What does it mean to manage customers in a better way? It means two things: added value for your parking company, and added value for the drivers. The key thing is to know who the customers are. Do you?
Let us imagine ourselves in a coffee shop:
You come in, you’re greeted with a smile and a “hello.” If you’re a regular, you’re asked how you are, and they will remember your two-sugars-no-milk order. Your stamp card will be stamped. You may have asked for them to add your favorite biscotti to the selection, and they’ve got it.
If you’re new, chances are that you are introduced to the products and perhaps recommended something. And asked to revisit once you are in the neighbourhood again. You liked the place, so next time, you bring a friend along.
So, when you visit a coffee shop, they know who you are. And that makes the experience better.
The benefits of knowing your customers become evident when you think about the opposite scenario: trying to run a business blindly, not knowing who the target audience is. (For a more concrete break-down of reasons, we’ve listed the benefits at the end of the post).
A coffee shop is a true face-to-face, interaction industry. A coffee shop also has moderate volumes so customer acquaintance is easy to integrate to everyday operations.
Parking, on the contrary, is made up of a large and less controllable volume. What’s more, transactions are done anonymously and without personal contact. That doesn’t mean, though, that knowing your customer base is not possible for parking. First, though, let’s think about how things are right now.
When drivers visit your parking facility, do you know who they are?
Do you know your customers’ names? Their faces? Do you know why they park at your garage? If you saw me on the street, would you know whether I’ve parked at your garage or not? Do you know the demographics of your clientele?
Like any business, having an idea of who you are catering for is of great importance, so that you can serve them in the best possible way. It also largely affects marketing strategies. Do you have a good understanding of who your customers are?
Do you know how often they park?
Now, if I told you that I park in one of your lots twice a week, would you have any way of knowing whether that’s true? Do you know who the regular visitors of your parking facility are? Is there a way of distinguishing them from one-time visitors?
Like any business, forming a relationship with those who visit on a regular basis increases their value for you. It’s much easier to get someone to revisit than to get a new customer. Do you have a way of connecting with the regulars?
Do you know what they really need?
You can probably tell whether people usually look for short-term or long-term parking at your lot, right? But do you know for how long they park for on average, are they visitors to a nearby business or commuters? Do you know what their motives are for parking?
Parking is location-based, so being aware of the parking incentive helps optimize the user experience. Do you know the hows and whys of your customers? Are you able to respond to the demands of the drivers in your area? Can you make them park more?
Do you know how to reach out to them?
How do you communicate to your customers? Are you able to inform them about changes in your prices or operating times? Newly opened facilities? Special arrangements?
So there’s a match, or concert or sale in the area, and you’d like to let all the potential customers know that there is plenty of parking available at your facility. What are the tools for doing that? Are you able to measure the visibility and success rate of those efforts?

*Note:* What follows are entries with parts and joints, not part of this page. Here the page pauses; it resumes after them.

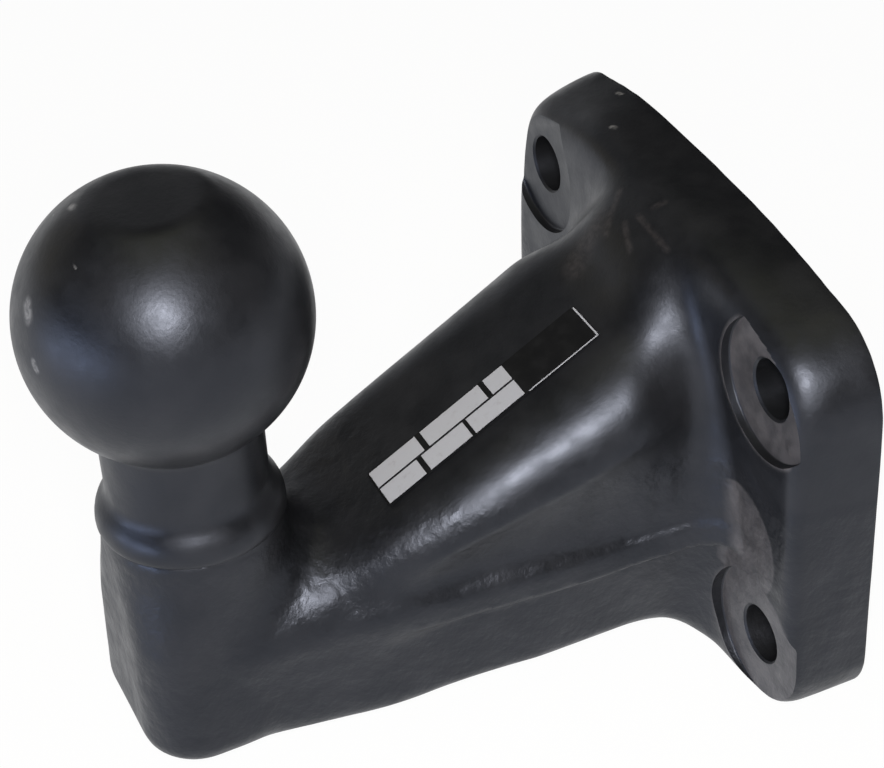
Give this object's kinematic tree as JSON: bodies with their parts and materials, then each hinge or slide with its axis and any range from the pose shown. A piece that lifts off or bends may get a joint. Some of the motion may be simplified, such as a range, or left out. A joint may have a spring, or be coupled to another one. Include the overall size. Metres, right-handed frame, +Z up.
{
  "type": "flange tow ball",
  "caption": "Forged black towing ball on an upright neck, with a wedge arm that widens into a thick flat flange drilled for bolts with machined round seats, and a small label.",
  "frame": {"origin": "centre of the bolt-hole pattern on the flat rear face", "axes": "+Y out of the rear face, toward the vehicle's bracket; +Z up along the ball's axis; the ball hangs out toward -Y"},
  "size_m": [0.1084, 0.1308, 0.1159],
  "materials": {
    "black_paint": "satin",
    "label_foil": "satin"
  },
  "bodies": {
    "root": {"forged_body": "black_paint", "rating_label": "label_foil"}
  },
  "joints": []
}
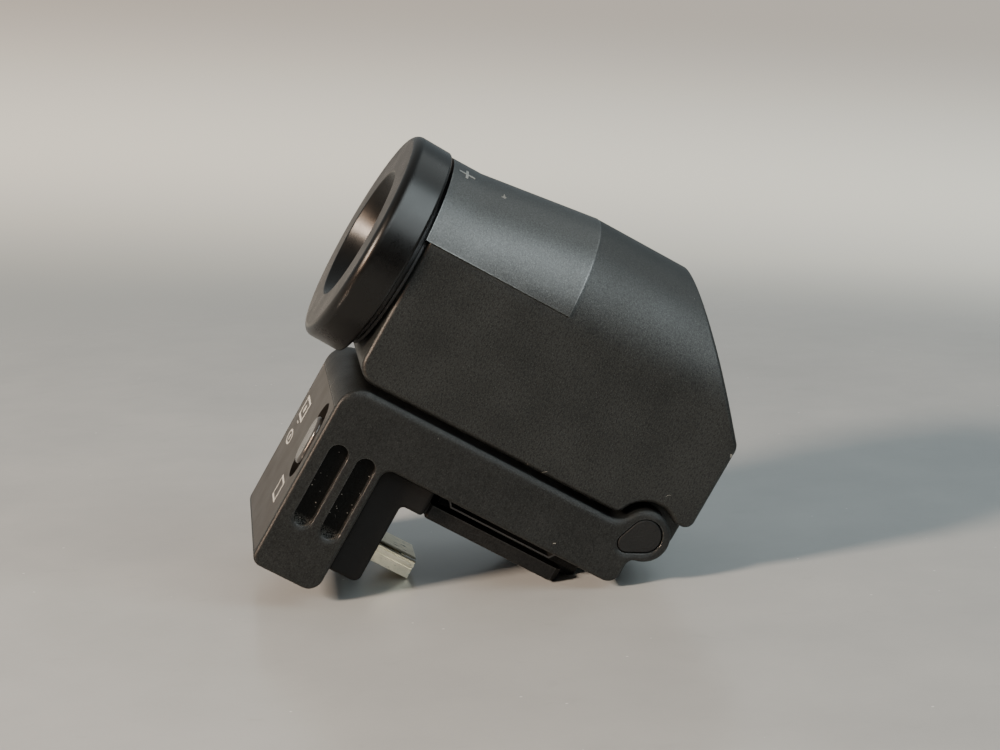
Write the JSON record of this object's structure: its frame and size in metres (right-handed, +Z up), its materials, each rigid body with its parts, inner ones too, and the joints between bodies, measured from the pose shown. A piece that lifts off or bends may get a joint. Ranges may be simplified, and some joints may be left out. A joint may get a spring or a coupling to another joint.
{
  "type": "clip-on tilting electronic viewfinder",
  "caption": "Small black electronic viewfinder that tilts up on a hinged L-shaped bracket with a shoe foot, a rear selector and a forward-pointing plug.",
  "frame": {"origin": "middle of the underside of the accessory-shoe foot", "axes": "+Z up, +Y forward along the optical axis (the eyepiece faces -Y), +X right; the foot slides into a camera's shoe along +Y"},
  "size_m": [0.0272, 0.0507, 0.0537],
  "materials": {
    "body_paint": "fine-textured satin black paint on die-cast metal",
    "panel_black": "smooth satin black paint",
    "ring_black": "satin black",
    "block_black": "matte black",
    "cap_black": "rough matte black",
    "tube_black": "black anodised",
    "knob_grey": "glossy dark grey",
    "foot_black": "satin black paint",
    "plug_metal": "nickel plated",
    "steel": "bright",
    "screw_black": "blackened steel",
    "contact_gold": "gold plated",
    "bush_brass": "plain",
    "plug_tongue": "moulded",
    "board_green": "solder mask",
    "chip_black": "moulded",
    "switch_plastic": "moulded",
    "lens_glass": "coated optical glass",
    "display_dark": "dark display glass",
    "print_white": "thin pale printed ink"
  },
  "bodies": {
    "base": {"base_bracket": "body_paint", "rear_panel": "panel_black", "main_board": "board_green", "slide_switch": "switch_plastic", "board_chips": "chip_black", "connector_block": "block_black", "plug_shell": "plug_metal", "plug_tongue": "plug_tongue", "plug_contacts": "contact_gold", "plug_solder_tails": "contact_gold", "arm_floor": "block_black", "shoe_foot": "foot_black", "foot_screws": "screw_black", "foot_springs": "steel", "hinge_pin": "steel", "friction_washers": "steel", "hinge_cap_right": "cap_black", "hinge_cap_left": "cap_black", "mark_screen": "print_white", "mark_eye": "print_white", "mark_plate": "print_white"},
    "finder": {"finder_shell": "body_paint", "bottom_cover": "block_black", "cover_screws": "screw_black", "rear_shroud": "body_paint", "lens_tube": "tube_black", "hinge_leaf": "body_paint", "hinge_leaf_screws": "steel", "hinge_bushes": "bush_brass", "display_holder": "block_black", "display_panel": "display_dark", "display_board": "board_green", "display_chips": "chip_black", "mark_plus": "print_white"},
    "eyepiece": {"eyepiece_ring": "ring_black"},
    "optic": {"lens_cell": "tube_black", "eye_lens": "lens_glass", "field_lens": "lens_glass", "rear_lens": "lens_glass", "lens_spacers": "tube_black", "lens_lock_ring": "tube_black"},
    "selector": {"selector_knob": "knob_grey", "selector_keeper": "switch_plastic"}
  },
  "joints": [
    {"name": "finder_tilt", "type": "hinge", "parent": "base", "child": "finder", "pos_m": [0, 0.01465, 0.0109], "axis": [-1, 0, 0], "range_deg": [0, 90]},
    {"name": "dioptre_turn", "type": "hinge", "parent": "finder", "child": "eyepiece", "pos_m": [0, -0.0285, 0.0253], "axis": [0, 0.9996, -0.0279], "range_deg": [-50, 50]},
    {"name": "lens_focus", "type": "slide", "parent": "finder", "child": "optic", "axis": [0, 0.9996, -0.0279], "range_m": [-0.001, 0.001]},
    {"name": "selector_slide", "type": "slide", "parent": "base", "child": "selector", "axis": [0, 0, 1], "range_m": [-0.0016, 0.0016]}
  ],
  "couplings": [
    {"joint": "dioptre_turn", "follows": "lens_focus", "rad_per_m": 872.66}
  ]
}
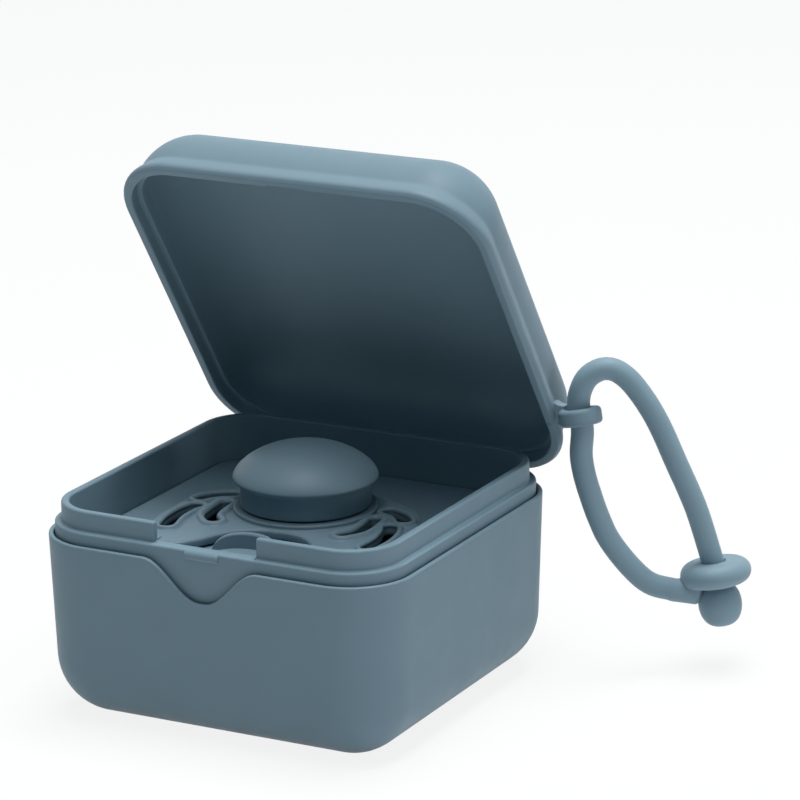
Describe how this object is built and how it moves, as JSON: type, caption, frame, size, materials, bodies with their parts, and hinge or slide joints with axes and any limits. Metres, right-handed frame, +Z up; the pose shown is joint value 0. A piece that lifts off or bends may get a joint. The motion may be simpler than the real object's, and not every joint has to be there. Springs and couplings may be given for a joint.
{
  "type": "pacifier box",
  "caption": "Square storage box for a pacifier, with a rounded hinged lid, a stepped liner, an inner tray and a soft loop strap on the lid.",
  "frame": {"origin": "middle of the casing's flat underside, on the surface the box stands on", "axes": "+X to the right along the front, +Y from the front to the hinge at the back, +Z up"},
  "size_m": [0.1041, 0.0831, 0.0964],
  "materials": {
    "casing": "matt, dusty slate blue",
    "silicone": "matt silicone, dusty slate blue",
    "pin": "plain steel"
  },
  "bodies": {
    "base": {"outer_shell": "casing", "liner": "casing"},
    "lid": {"lid": "casing", "hinge_pin": "pin"},
    "tray": {"tray": "casing"},
    "pacifier": {"pacifier_shield": "casing", "pacifier_knob": "casing", "pacifier_nipple": "silicone"},
    "strap": {"strap_cord": "silicone", "strap_collar": "silicone", "strap_ball": "silicone"}
  },
  "joints": [
    {"name": "lid_hinge", "type": "hinge", "parent": "base", "child": "lid", "pos_m": [0, 0.03635, 0.0321], "axis": [-1, 0, 0], "range_deg": [-56, 50]},
    {"name": "tray_lift", "type": "slide", "parent": "base", "child": "tray", "axis": [0, 0, 1], "range_m": [0, 0.0012]},
    {"name": "pacifier_lift", "type": "slide", "parent": "tray", "child": "pacifier", "axis": [0, 0, 1], "range_m": [0, 0.0015]},
    {"name": "strap_swing", "type": "hinge", "parent": "lid", "child": "strap", "pos_m": [0.0403, 0.0305, 0.0469], "axis": [-0.2233, 0.1222, 0.9671], "range_deg": [-15, 30]}
  ]
}
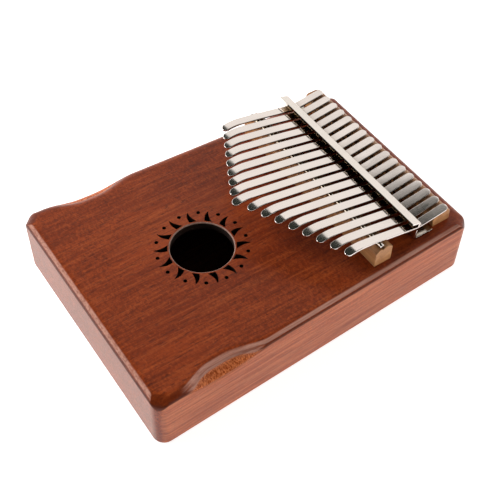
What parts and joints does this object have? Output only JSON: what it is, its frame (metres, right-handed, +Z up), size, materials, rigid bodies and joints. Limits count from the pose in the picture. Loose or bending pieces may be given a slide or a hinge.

Do you know how to make them happy?
Are you able to thank your customers for being your customers? Do you know which ones of them you should invest in – who brings in the most revenue? Do you know what the best methods are for creating a positive and committed feeling in the drivers coming to your garage?
The most successful business is one that engages customers, in practice and also emotionally. This can be done by rewarding them for loyalty, or other personalized means. Are you able to do that for your customers?
All of these questions come back to comprehensive, effective customer management.
Businesses don’t have customer management for nothing. The logic is solid: to offer supply, you need to be able to understand and control the demand.
The benefits of knowing more about your customers:
- Better customer segmentation: Different drivers have different needs. Long-term, short-term, weekday, weekend, evening, morning. Knowing those needs helps plan out pricing, prepare for peaks and optimize usage rates.
- Increased customer satisfaction: Services that are tailored to match what customers want are prone to be more successful: think offers, campaigns and personalized communication.
- Brand awareness: Having interaction with drivers, to the point where the recognize your name and logo, makes your brand more visible, trustworthy and prone to be favored.
- Result-oriented optimization: Having all-around information about the customer flow, it’s easier to make decisions on and changes to strategies, expansion and cost-structure.
- Growing revenue: With good segmentation, personalized rewarding, visibility and successful strategies, traffic to your parking facilities increases, and so do your earnings.
Parking is a largely anonymous industry. People drive in and drive out, and it is hardly a personal experience. Fair enough, as parking is merely a side product for consumers. But at the same time it’s something that they need. For any business that has demand, the demand must be known to be able to optimize the supply. So when it comes to parking – do we know our customers as well as we should?